Ukrayna ve Belarus, Moldova veya Gürcistan gibi diğer eski Sovyet ülkelerindeki durumla ilgili olarak pan-Avrupa kuruluşlarının oynayacağı bir rol var mı?

ECPMF’nin ikinci başkanı olarak Doğu Avrupa’daki gazetecileri ve medya kuruluşlarını desteklemeye çalıştım. Bu arada, bu ülkelerin tamamını Sovyet sonrası olarak nitelendirmek yanlıştır. Aslında profesyonel medya ve gazeteciliğin artan rolü, bu toplumların bağımsızlıktan bu yana ne kadar değiştiğini gösteriyor. Gazeteciler yaptıkları çalışmalarla aynı zamanda demokratikleşme ve AB entegrasyonunun arkasındaki itici güçlerdir

.

 Belarus‘ta gazeteciler, hileli seçimlerin ve seçim hilecisi Lukashenko’ya karşı kitlesel protestoların ardından zulmün hedefi haline geldi. Zulme uğrayan ya da hapsedilenlerin desteklenmesi gerekiyordu ki bu kolay değildi. Ancak seslerinin Batı’da da duyulması gerekiyordu. Gerçekten de Belaruslu meslektaşlarımın çalışmalarını Batı medyasında yayınlayabileceklerine kesin gözüyle bakıyordum. Ne yazık ki, Batı’da dayanışma olmasına rağmen, bu gazetecilerin çalışmalarına çok az saygı ya da merak olduğunu fark etmekten kendimi alamadım.”

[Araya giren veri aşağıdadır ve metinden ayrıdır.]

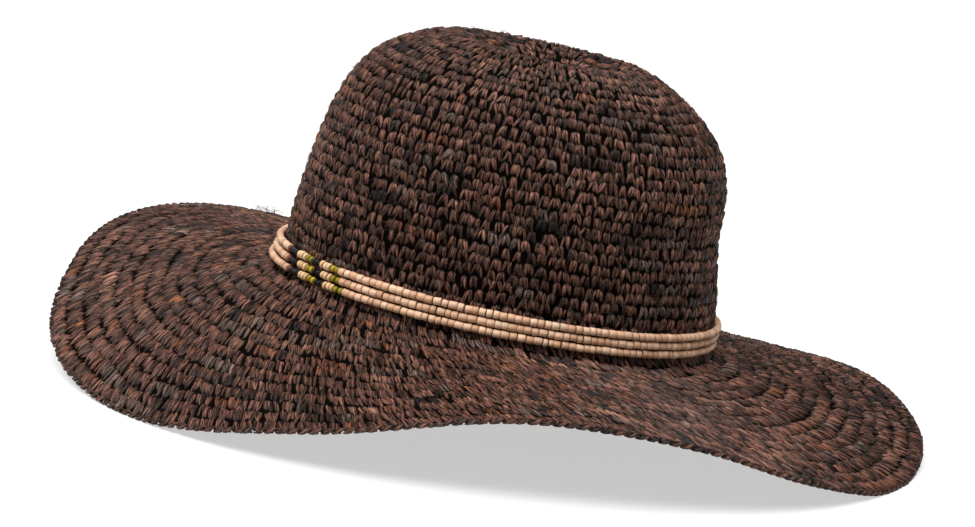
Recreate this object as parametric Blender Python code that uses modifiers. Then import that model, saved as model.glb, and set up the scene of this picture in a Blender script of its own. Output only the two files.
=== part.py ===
"""A wide-brimmed sun hat crocheted in raffia, with a hatband of three bead strings.

Metres, +Z up. The hat stands by itself on its brim: the low folds of the brim touch z = 0, and the
origin lies on that surface under the middle of the crown's base. X runs along the head opening's
long side and Y along its short side. The crown and the brim are worked in one, so they are one
solid: the tip is dented, and the brim waves up and down between its resting folds.
"""

import math
from collections import namedtuple

import bmesh
import bpy
import numpy as np

# Head opening, inside the crown's base, and the crocheted wall.
HEAD_LENGTH = 0.203
HEAD_WIDTH = 0.169
FABRIC = 0.003

# Crown: height of its rim above its base, and its lean towards +X.
CROWN_HEIGHT = 0.1245
CROWN_LEAN = math.radians(5)

# Brim: reach in plan beyond the head opening, height of the crown's base over the surface, height
# of the highest fold of the edge, the radius of the corner between crown and brim, and how late
# along its reach the brim bends (1 is straight).
BRIM_REACH = 0.1045
SEAT_HEIGHT = 0.042
WAVE_HEIGHT = 0.0523
CORNER_RADIUS = 0.008
BRIM_BEND = 1.25

# Depth by which the low folds of the edge are flattened against the surface.
EDGE_FLAT = 0.0012

# Hatband: bead strings, one above the other, laid round the foot of the crown. The lowest runs
# BAND_RISE over the crown's base at the -X end and BAND_TILT more at the +X end, and the strings
# stand SPREAD_GAP further apart round the plan angle SPREAD_ANGLE.
STRAND_NAMES = ("bead_strand_lower", "bead_strand_middle", "bead_strand_upper")
BEAD_DIAMETER = 0.0036
STRAND_GAP = 0.0004
STRAND_CLEARANCE = 0.0004
BAND_RISE = 0.0055
BAND_TILT = 0.0035
SPREAD_GAP = 0.0003
SPREAD_ANGLE = math.radians(-165)

# Mesh fineness.
SEGMENTS = 60
CROWN_RINGS = 17
CORNER_RINGS = 3
BRIM_RINGS = 13
STRAND_POINTS = 66
STRAND_BEVEL_SEGMENTS = 2

# Sections of the crown from the middle of the dented tip down to the base. height is a share of
# CROWN_HEIGHT; minus_x, plus_x and sides are shares of the base oval's half-lengths.
Section = namedtuple("Section", "height minus_x plus_x sides")
CROWN_SECTIONS = (
    Section(0.90, 0.00, 0.00, 0.00),
    Section(0.93, 0.18, 0.16, 0.16),
    Section(0.985, 0.34, 0.31, 0.32),
    Section(1.00, 0.48, 0.42, 0.46),
    Section(0.96, 0.63, 0.545, 0.60),
    Section(0.88, 0.775, 0.70, 0.72),
    Section(0.78, 0.86, 0.82, 0.81),
    Section(0.65, 0.92, 0.885, 0.88),
    Section(0.45, 0.965, 0.905, 0.93),
    Section(0.25, 0.995, 0.95, 0.965),
    Section(0.15, 1.00, 0.968, 0.972),
    Section(0.06, 1.015, 0.965, 0.98),
    Section(0.00, 1.04, 1.00, 1.01),
)

# Folds of the brim's edge, anticlockwise seen from above, from the -X end round by -Y. angle is in
# degrees in plan, and height is a share of WAVE_HEIGHT over the surface.
Fold = namedtuple("Fold", "angle height")
BRIM_FOLDS = (
    Fold(-180, 0.43),
    Fold(-165, 0.21),
    Fold(-137, 0.00),
    Fold(-110, 0.30),
    Fold(-84, 0.67),
    Fold(-65, 0.56),
    Fold(-45, 0.21),
    Fold(-27, 0.00),
    Fold(2, 0.17),
    Fold(28, 0.34),
    Fold(48, 0.25),
    Fold(90, 0.00),
    Fold(122, 0.82),
    Fold(145, 1.00),
    Fold(164, 0.84),
)

HALF_LENGTH = (HEAD_LENGTH + FABRIC) / 2
HALF_WIDTH = (HEAD_WIDTH + FABRIC) / 2
STRAND_PITCH = BEAD_DIAMETER + STRAND_GAP
OUTER_FACE = FABRIC / 2
LOWER_WALL = np.linspace(1, 0.5, 101)


def smooth_through(knots, values, at):
    """Values at the places `at` on a smooth curve through (knots, values): cubic Hermite spans."""
    knots = np.asarray(knots, float)
    values = np.asarray(values, float)
    slopes = np.gradient(values, knots)
    at = np.clip(at, knots[0], knots[-1])
    i = np.clip(np.searchsorted(knots, at, side="right") - 1, 0, len(knots) - 2)
    span = knots[i + 1] - knots[i]
    s = (at - knots[i]) / span
    return (
        (2 * s**3 - 3 * s**2 + 1) * values[i]
        + (s**3 - 2 * s**2 + s) * span * slopes[i]
        + (3 * s**2 - 2 * s**3) * values[i + 1]
        + (s**3 - s**2) * span * slopes[i + 1]
    )


def edge_height(angle):
    """Height of the brim's edge over the surface at a plan angle in radians."""
    turns = [fold.angle + turn for turn in (-360, 0, 360) for fold in BRIM_FOLDS]
    shares = [fold.height for fold in BRIM_FOLDS] * 3
    wrapped = (np.degrees(angle) + 180) % 360 - 180
    return np.maximum(smooth_through(turns, shares, wrapped), 0) * WAVE_HEIGHT


def leaned(x, y, z):
    """A point of the upright crown, leaned towards +X and set at its height over the surface."""
    return np.stack(
        [
            x * math.cos(CROWN_LEAN) + z * math.sin(CROWN_LEAN),
            y,
            z * math.cos(CROWN_LEAN) - x * math.sin(CROWN_LEAN) + SEAT_HEIGHT,
        ],
        axis=-1,
    )


def section_places():
    """How far along the crown's profile each section lies, as a share, by the drawn distance."""
    sides = np.array([s.sides for s in CROWN_SECTIONS]) * HALF_WIDTH
    heights = np.array([s.height for s in CROWN_SECTIONS]) * CROWN_HEIGHT
    steps = np.hypot(np.diff(sides), np.diff(heights))
    return np.concatenate([[0], np.cumsum(steps)]) / steps.sum()


def crown_point(along, angle):
    """A point on the middle of the crown's wall. along runs from 0 at the tip to 1 at the base."""
    places = section_places()
    height, minus_x, plus_x, sides = (
        smooth_through(places, [getattr(s, name) for s in CROWN_SECTIONS], along)
        for name in Section._fields
    )
    cosine, sine = np.cos(angle), np.sin(angle)
    share_x = (plus_x + minus_x) / 2 * cosine + (plus_x - minus_x) / 2 * cosine**2
    x = HALF_LENGTH * share_x
    y = HALF_WIDTH * sides * sine
    z = CROWN_HEIGHT * height
    return leaned(x, y, z)


def edge_point(angle):
    """A point on the middle of the brim's outer edge."""
    x = (HALF_LENGTH + BRIM_REACH) * np.cos(angle)
    y = (HALF_WIDTH + BRIM_REACH) * np.sin(angle)
    z = edge_height(angle) + OUTER_FACE - EDGE_FLAT
    return np.stack([x, y, z], axis=-1)


def brim_point(out, angle):
    """A point on the middle of the brim's wall. out runs from 0 at the crown to 1 at the edge."""
    base = crown_point(1.0, angle)
    edge = edge_point(angle)
    bend = np.stack([out, out, out**BRIM_BEND], axis=-1)
    return base + (edge - base) * bend


def distance_along(line):
    """The distance along a row of points from its first one, at each point."""
    return np.concatenate([[0], np.cumsum(np.linalg.norm(np.diff(line, axis=0), axis=1))])


def corner_place():
    """Where along the crown's profile the rounded corner to the brim begins, taken at the side."""
    wall = crown_point(LOWER_WALL, np.full_like(LOWER_WALL, math.pi / 2))
    return np.interp(CORNER_RADIUS, distance_along(wall), LOWER_WALL)


def corner_point(share, angle):
    """A point on the rounded corner: a quadratic curve from the crown's wall to the brim."""
    wall = crown_point(corner_place(), angle)
    corner = crown_point(1.0, angle)
    brim = brim_point(np.full_like(angle, CORNER_RADIUS / BRIM_REACH), angle)
    s = np.asarray(share)[..., None]
    return (1 - s) ** 2 * wall + 2 * s * (1 - s) * corner + s**2 * brim


def ring(point, place, angles):
    """One closed row of points of a surface at the given place along its profile."""
    return point(np.full_like(angles, place), angles)


def profile_rings(angles):
    """Rows of points from just off the tip, down the crown and out to the brim's edge."""
    crown = np.linspace(0, corner_place(), CROWN_RINGS + 1)[1:]
    corner = np.linspace(0, 1, CORNER_RINGS + 2)[1:-1]
    brim = np.linspace(CORNER_RADIUS / BRIM_REACH, 1, BRIM_RINGS + 1)
    rows = [ring(crown_point, place, angles) for place in crown]
    rows += [ring(corner_point, place, angles) for place in corner]
    rows += [ring(brim_point, place, angles) for place in brim]
    return rows


def linked_object(name, data, collection, material):
    """An object of the mesh or curve, in the collection and with the material."""
    obj = bpy.data.objects.new(name, data)
    data.materials.append(material)
    collection.objects.link(obj)
    return obj


def surface_material(name, colour, roughness):
    """A Principled material with a plain colour."""
    material = bpy.data.materials.new(name)
    material.use_nodes = True
    shader = material.node_tree.nodes["Principled BSDF"]
    shader.inputs["Base Color"].default_value = (*colour, 1)
    shader.inputs["Roughness"].default_value = roughness
    shader.inputs["Metallic"].default_value = 0
    material.diffuse_color = (*colour, 1)
    return material


def floor_cutter(collection):
    """A slab under z = 0 that flattens the folds which rest on the surface."""
    depth = SEAT_HEIGHT
    reach = 2 * (HALF_LENGTH + BRIM_REACH + SEAT_HEIGHT)
    bpy.ops.mesh.primitive_cube_add(
        size=1, location=(0, 0, -depth / 2), scale=(reach, reach, depth)
    )
    slab = bpy.context.object
    slab.name = "resting_surface"
    for holder in slab.users_collection:
        holder.objects.unlink(slab)
    collection.objects.link(slab)
    slab.hide_render = True
    slab.display_type = "WIRE"
    return slab


def crochet_body(collection, cutters, material):
    """The crown and brim as one open surface through the profile's rows, thickened to the fabric."""
    angles = np.linspace(-math.pi, math.pi, SEGMENTS, endpoint=False)
    rows = profile_rings(angles)
    shell = bmesh.new()
    tip = shell.verts.new(ring(crown_point, 0, angles)[0])
    loops = [[shell.verts.new(point) for point in row] for row in rows]
    for i in range(SEGMENTS):
        j = (i + 1) % SEGMENTS
        shell.faces.new((tip, loops[0][i], loops[0][j]))
        for upper, lower in zip(loops, loops[1:]):
            shell.faces.new((upper[i], lower[i], lower[j], upper[j]))
    mesh = bpy.data.meshes.new("crochet_body")
    shell.to_mesh(mesh)
    shell.free()
    mesh.shade_smooth()
    body = linked_object("crochet_body", mesh, collection, material)
    wall = body.modifiers.new("fabric", "SOLIDIFY")
    wall.thickness = FABRIC
    wall.offset = 0
    wall.use_even_offset = True
    cut = body.modifiers.new("rest", "BOOLEAN")
    cut.operation = "DIFFERENCE"
    cut.object = floor_cutter(cutters)
    return body


def band_line(angle):
    """Where the middle of a bead string may lie at one plan angle: points from the corner up the
    wall, clear of the fabric, and how far up the wall each one is."""
    turn = 1e-4
    wall = crown_point(LOWER_WALL, np.full_like(LOWER_WALL, angle))
    aside = crown_point(LOWER_WALL, np.full_like(LOWER_WALL, angle + turn)) - wall
    outward = np.cross(aside, np.gradient(wall, axis=0))
    outward /= np.linalg.norm(outward, axis=1)[:, None]
    climb = distance_along(wall)
    corner = CORNER_RADIUS * np.maximum(1 - np.sqrt(climb / CORNER_RADIUS), 0) ** 2
    clear = OUTER_FACE + STRAND_CLEARANCE + BEAD_DIAMETER / 2 + corner
    return wall + outward * clear[:, None], climb


def strand_path(level):
    """The closed line that one string of beads follows round the foot of the crown."""
    path = []
    for angle in np.linspace(-math.pi, math.pi, STRAND_POINTS, endpoint=False):
        line, climb = band_line(angle)
        reach = distance_along(line)
        rise = BAND_RISE + BAND_TILT * (1 + math.cos(angle)) / 2
        spread = SPREAD_GAP * ((1 + math.cos(angle - SPREAD_ANGLE)) / 2) ** 4
        place = np.interp(rise, climb, reach) + level * (STRAND_PITCH + spread)
        path.append([np.interp(place, reach, axis) for axis in line.T])
    return path


def bead_strand(name, level, collection, material):
    """One whole loop of the hatband as a round tube of the beads' diameter."""
    curve = bpy.data.curves.new(name, "CURVE")
    curve.dimensions = "3D"
    curve.bevel_depth = BEAD_DIAMETER / 2
    curve.bevel_resolution = STRAND_BEVEL_SEGMENTS
    path = strand_path(level)
    spline = curve.splines.new("POLY")
    spline.points.add(len(path) - 1)
    for point, place in zip(spline.points, path):
        point.co = (*place, 1)
    spline.use_cyclic_u = True
    spline.use_smooth = True
    return linked_object(name, curve, collection, material)


def new_collection(name):
    """A collection linked to the scene."""
    collection = bpy.data.collections.new(name)
    bpy.context.scene.collection.children.link(collection)
    return collection


def main():
    """Clears the scene and builds the hat's pieces."""
    for obj in list(bpy.data.objects):
        bpy.data.objects.remove(obj)
    hat = new_collection("sun_hat")
    cutters = new_collection("cutters")
    raffia = surface_material("raffia", (0.085, 0.042, 0.028), 0.62)
    beads = surface_material("bead_wood", (0.58, 0.36, 0.22), 0.5)
    crochet_body(hat, cutters, raffia)
    for level, name in enumerate(STRAND_NAMES):
        bead_strand(name, level, hat, beads)


main()
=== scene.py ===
"""The looks of a crocheted raffia sun hat: real stitches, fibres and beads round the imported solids.

The hat's body is worked as the real one is: rounds of stitches from the middle of the tip down the
crown and out over the brim, a corded edge round, and loose fibres. The hatband is three strings of
beads on threads. All of it lies on one surface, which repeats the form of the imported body.
"""

import logging
import math
from dataclasses import dataclass, field, fields
from enum import Enum
from typing import Callable, NamedTuple, Sequence

import bpy
import numpy as np
from mathutils import Matrix, Vector


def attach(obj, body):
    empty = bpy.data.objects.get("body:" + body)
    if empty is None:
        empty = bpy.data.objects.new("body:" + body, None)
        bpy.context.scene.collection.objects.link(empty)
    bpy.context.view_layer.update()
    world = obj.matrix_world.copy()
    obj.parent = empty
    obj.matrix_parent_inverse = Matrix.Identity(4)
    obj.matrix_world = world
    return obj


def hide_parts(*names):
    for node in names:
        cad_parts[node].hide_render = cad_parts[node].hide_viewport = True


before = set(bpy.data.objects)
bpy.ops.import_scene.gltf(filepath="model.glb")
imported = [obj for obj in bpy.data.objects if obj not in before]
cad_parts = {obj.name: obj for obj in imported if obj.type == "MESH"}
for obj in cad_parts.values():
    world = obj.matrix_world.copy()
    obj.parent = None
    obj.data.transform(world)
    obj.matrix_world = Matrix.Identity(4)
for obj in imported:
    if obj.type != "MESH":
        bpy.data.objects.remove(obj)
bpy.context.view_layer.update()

log = logging.getLogger("sun_hat")
MM = 0.001
TURN = 2 * math.pi


def linear(hex_colour: str) -> np.ndarray:
    """Turns an sRGB hex colour to linear light.

    Args:
        hex_colour: six hex digits.

    Returns:
        Red, green and blue in linear light.
    """
    srgb = np.array([int(hex_colour[i : i + 2], 16) for i in (0, 2, 4)]) / 255
    return np.where(srgb <= 0.04045, srgb / 12.92, ((srgb + 0.055) / 1.055) ** 2.4)


def rgba(hex_colour: str) -> tuple[float, float, float, float]:
    """An sRGB hex colour as a linear colour with full alpha."""
    return (*linear(hex_colour), 1.0)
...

Doğu Avrupa’dan daha fazla sese Avrupa medyasında yer vermek bir saygı göstergesidir. Ve böylesi bir hibrid savaşta hepimizin güvenliğine de yardımcı olacaktır

 Rusya’nın Şubat 2022’de Ukrayna’yı işgal etmesiyle ECPMF’deki işim de değişti. Birçok gazeteci Belarus ve Rusya’yı terk ederken, Ukraynalı haber merkezlerinin ve gazetecilerin çoğu savaş koşulları altında çalışmalarına devam etti. Hannah Arendt Girişimi’nin bir parçası olarak, “Voices of Ukraine” projesi ECPMF’nin odak noktası haline geldi.

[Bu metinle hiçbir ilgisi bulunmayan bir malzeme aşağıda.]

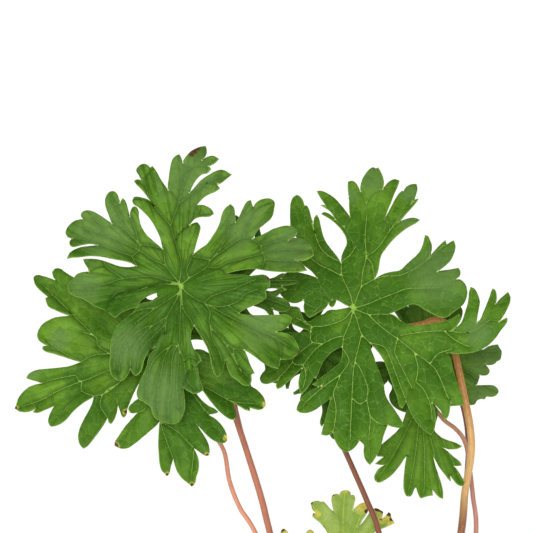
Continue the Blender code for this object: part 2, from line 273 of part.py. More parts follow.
# Each leaf: where its stalk joins it on the photograph, how far in front of the rootstock, how it leans
# (rise towards the viewer per metre across and up), how its edge curls, and its lobes (tips on the
# photograph, or for a small leaf the lobes above). A bend is a direction in degrees, its spread and how
# far the lobe's end is bent towards the viewer. A foot is where the stalk enters the soil. A basal leaf
# stands below the photograph: its place is given above the soil, with the way that it faces in degrees.
LEAVES = (
    dict(
        name="front_left", hub=(181, 286), depth=0.079, lean=(-0.04, -0.30), curl=-0.0035, reach=0.050,
        margin=FRONT_LEFT_MARGIN, colour="leaf_green",
        tips=((205, 148), (240, 206), (312, 255), (267, 288), (298, 353), (248, 384), (168, 422),
              (118, 379), (70, 289), (68, 231)),
        bends=((4, 17, 0.016), (-29, 16, -0.002), (143, 22, -0.004), (-92, 22, -0.005), (180, 18, -0.004)),
        stalk=0.0014, colour_stalk="stalk_red",
        path=((188, 298, 0.066), (205, 330, 0.052), (220, 372, 0.047), (233.5, 411, 0.045),
              (248, 455, 0.042), (261, 497, 0.038), (270, 533, 0.034), (298, 640, 0.024),
              (322, 730, 0.014)),
        foot=(-0.0125, -0.0070),
    ),
    dict(
        name="behind_left", hub=(226, 288), depth=0.0715, lean=(-0.02, -0.30), curl=-0.002, reach=0.0285,
        margin=None, lobes=BEHIND_LOBES, colour="leaf_dark", tips=(), bends=((-10, 30, -0.002),),
        stalk=0.0009, colour_stalk="stalk_red",
        path=((228, 300, 0.064), (230.5, 345, 0.0525), (233.5, 395, 0.0395), (246.5, 450, 0.036),
              (260.5, 500, 0.032), (277, 560, 0.027), (303, 650, 0.018), (330, 740, 0.009)),
        foot=(-0.0120, 0.0045),
    ),
    dict(
        name="back_left", hub=(149, 355), depth=0.0735, lean=(-0.02, -0.30), curl=-0.003, reach=0.050,
        margin=BACK_LEFT_MARGIN, colour="leaf_green",
        tips=((34, 278), (40, 334), (18, 407), (84, 447), (116, 445), (190, 484), (225, 440), (263, 405),
              (100, 284)),
        bends=((146, 25, -0.004), (202, 22, -0.004), (-80, 30, -0.005), (-20, 24, -0.007)),
        stalk=0.0010, colour_stalk="stalk_salmon",
        path=((158, 372, 0.064), (184, 405, 0.055), (207, 428, 0.0515), (223.5, 450, 0.050),
              (229.5, 481, 0.0475), (240, 508, 0.045), (256, 534, 0.042), (290, 610, 0.032),
              (330, 720, 0.018)),
        foot=(-0.0060, -0.0120),
    ),
    dict(
        name="front_right", hub=(353, 307), depth=0.0605, lean=(0.04, -0.30), curl=-0.003, reach=0.052,
        margin=FRONT_RIGHT_MARGIN, colour="leaf_green",
        tips=((297, 197), (374, 170), (455, 250), (506, 300), (440, 415), (347, 450), (262, 379),
              (282, 309), (286, 290)),
        bends=((75, 22, -0.004), (-95, 25, -0.004), (30, 20, -0.003), (0, 20, 0.003), (180, 30, -0.003)),
        stalk=0.0016, colour_stalk="stalk_tan",
        path=((366, 316, 0.050), (392, 327, 0.0455), (418, 325.5, 0.0425), (436, 320, 0.0420),
              (448, 327, 0.0430), (455, 353, 0.0445), (464, 395, 0.046), (470.5, 430, 0.047),
              (471, 455, 0.0465), (465, 492, 0.044), (461, 533, 0.040), (446, 620, 0.030),
              (418, 720, 0.019)),
        foot=(0.0105, -0.0080),
    ),
    dict(
        name="behind_middle", hub=(318, 352), depth=0.0505, lean=(0.02, -0.26), curl=-0.002, reach=0.0320,
        margin=None, lobes=HIDDEN_LOBES, colour="leaf_dark", tips=(), bends=(),
        stalk=0.0012, colour_stalk="stalk_brown",
        path=((319, 364, 0.0445), (322.5, 385, 0.0430), (328, 407, 0.0440), (337, 432, 0.0440),
              (346, 453, 0.0435), (354, 471, 0.0425), (367, 501, 0.040), (379, 533, 0.037),
              (390, 600, 0.031), (388, 700, 0.020)),
        foot=(0.0035, -0.0115),
    ),
    dict(
        name="far_right", hub=(428, 352), depth=0.0360, lean=(0.04, -0.26), curl=-0.003, reach=0.028,
        margin=RIGHT_MARGIN, colour="leaf_dark",
        tips=((401, 310), (455, 306), (498, 352), (494, 391), (410, 408), (375, 368)),
        bends=((0, 30, -0.003),),
        stalk=0.0011, colour_stalk="stalk_brown",
        path=((434, 356, 0.0270), (446, 370, 0.0255), (459, 395, 0.0250), (466.5, 425, 0.0250),
              (468, 455, 0.0245), (465, 492, 0.023), (461, 533, 0.021), (447, 620, 0.015),
              (420, 720, 0.006)),
        foot=(0.0120, 0.0050),
    ),
    dict(
        name="low_right", hub=(419, 402), depth=0.0590, lean=(0.00, -0.34), curl=-0.003, reach=0.036,
        margin=LOW_RIGHT_MARGIN, colour="leaf_bright",
        tips=((378, 479), (408, 493), (424, 495), (441, 495), (462, 483), (459, 446)),
        bends=((-90, 60, -0.004),),
        stalk=0.0010, colour_stalk="stalk_pink",
        path=((425, 402, 0.0480), (433.5, 407, 0.0455), (444, 420, 0.0445), (454.5, 428, 0.0430),
              (462.5, 437, 0.0400), (467, 449, 0.0375), (470, 470, 0.0360), (473, 497, 0.0350),
              (476, 533, 0.033), (468, 620, 0.026), (438, 720, 0.016)),
        foot=(0.0145, -0.0015),
    ),
    dict(
        name="low_middle", hub=(345, 560), depth=0.0310, lean=(0.00, -0.25), curl=-0.002, reach=0.026,
        margin=LOW_MIDDLE_MARGIN, colour="leaf_yellow",
        tips=((312, 504), (345, 491), (366, 506), (388, 517), (310, 552), (382, 560)),
        bends=(), stalk=0.0011, colour_stalk="stalk_pale",
        path=((347, 572, 0.0250), (352, 610, 0.0190), (360, 680, 0.0130), (366, 740, 0.0090)),
        foot=(-0.0005, -0.0080),
    ),
    dict(
        name="low_left", hub=(300, 572), depth=0.0440, lean=(0.00, -0.30), curl=-0.002, reach=0.0165,
        margin=None, lobes=DRY_LOBES, colour="leaf_yellow", tips=(), bends=(),
        stalk=0.0010, colour_stalk="stalk_pale",
        path=((304, 584, 0.0370), (314, 620, 0.0290), (330, 680, 0.0210), (345, 740, 0.0130)),
        foot=(-0.0080, -0.0015),
    ),
    dict(
        name="basal_right", at=(0.050, -0.004, 0.058), faces=(-6, 56), curl=-0.003, reach=0.0300,
        margin=None, lobes=SMALL_LOBES, colour="leaf_green", bends=(),
        stalk=0.0011, colour_stalk="stalk_red", foot=(0.0150, 0.0085),
    ),
    dict(
        name="basal_front", at=(0.019, -0.043, 0.044), faces=(-66, 52), curl=-0.003, reach=0.0250,
        margin=None, lobes=SMALL_LOBES, colour="leaf_bright", bends=(),
        stalk=0.0010, colour_stalk="stalk_red", foot=(0.0080, -0.0165),
    ),
    dict(
        name="basal_left", at=(-0.051, -0.017, 0.047), faces=(196, 55), curl=-0.003, reach=0.0290,
        margin=None, lobes=SMALL_LOBES, colour="leaf_green", bends=(),
        stalk=0.0011, colour_stalk="stalk_red", foot=(-0.0185, -0.0030),
    ),
    dict(
        name="basal_back", at=(-0.014, 0.046, 0.060), faces=(104, 56), curl=-0.003, reach=0.0300,
        margin=None, lobes=SMALL_LOBES, colour="leaf_dark", bends=(),
        stalk=0.0011, colour_stalk="stalk_red", foot=(-0.0030, 0.0130),
    ),
)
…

Ukrayna medyasının iş modeli, özellikle de reklamcılık, savaşın başlamasıyla birlikte çöktü. Bu nedenle ilk amaç, gazetecilere aylık destek sağlayarak çalışmalarını sürdürmelerini sağlamaktı. Alman Dışişleri Bakanlığı’nın sağladığı finansman sayesinde 2022 sonbaharından bu yana 100’den fazla gazeteci ve küçük haber merkezi için bunu yapabildik ve 2025’e kadar da güvence altına aldık. Çeşitli Ukraynalı kuruluşlar ve şirketlerle birlikte (örneğin, Public Interest Journalism Lab ve The Fix Media), teknik destek sağlıyor ve ön saflardaki muhabirlerin sigortalarını ödüyoruz. Ayrıca şu anda  Lviv Medya Forumu‘nda da yer alıyoruz.

Ukrayna’nın Sesi tarafından desteklenen gazeteciler için de, makalelerinin Avrupa medyasında daha fazla yer almasından memnuniyet duyarım. Elbette kendi deneyimli dış muhabirlerimize ihtiyacımız var. Ancak bu savaşta Ukraynalı gazeteciler bizim sahadaki gözlerimiz ve kulaklarımız: yabancı meslektaşlarından daha fazla şey görüyor ve duyuyorlar.”

 Rusya nın Ukrayna’ya savaş ilan etmesinden bu yana, mağdur ülke daha fazla dikkat çekmeye başladı. Daha önce Batı’nın Doğu Avrupa’ya olan ilgisi Rusya’ya odaklanmıştı. Ne yazık ki Ukrayna gibi Orta ve Doğu Avrupa ülkelerine olan ilgisizliğimiz Rusya’nın enformasyon savaşına ve ardından işgaline yardımcı oldu. Bu nedenle Avrupa medyasında Doğu Avrupa’dan daha fazla sese yer vermek bir saygı göstergesidir. Ve böyle bir hibrid savaşta hepimizin güvenliğine de yardımcı olacaktır.”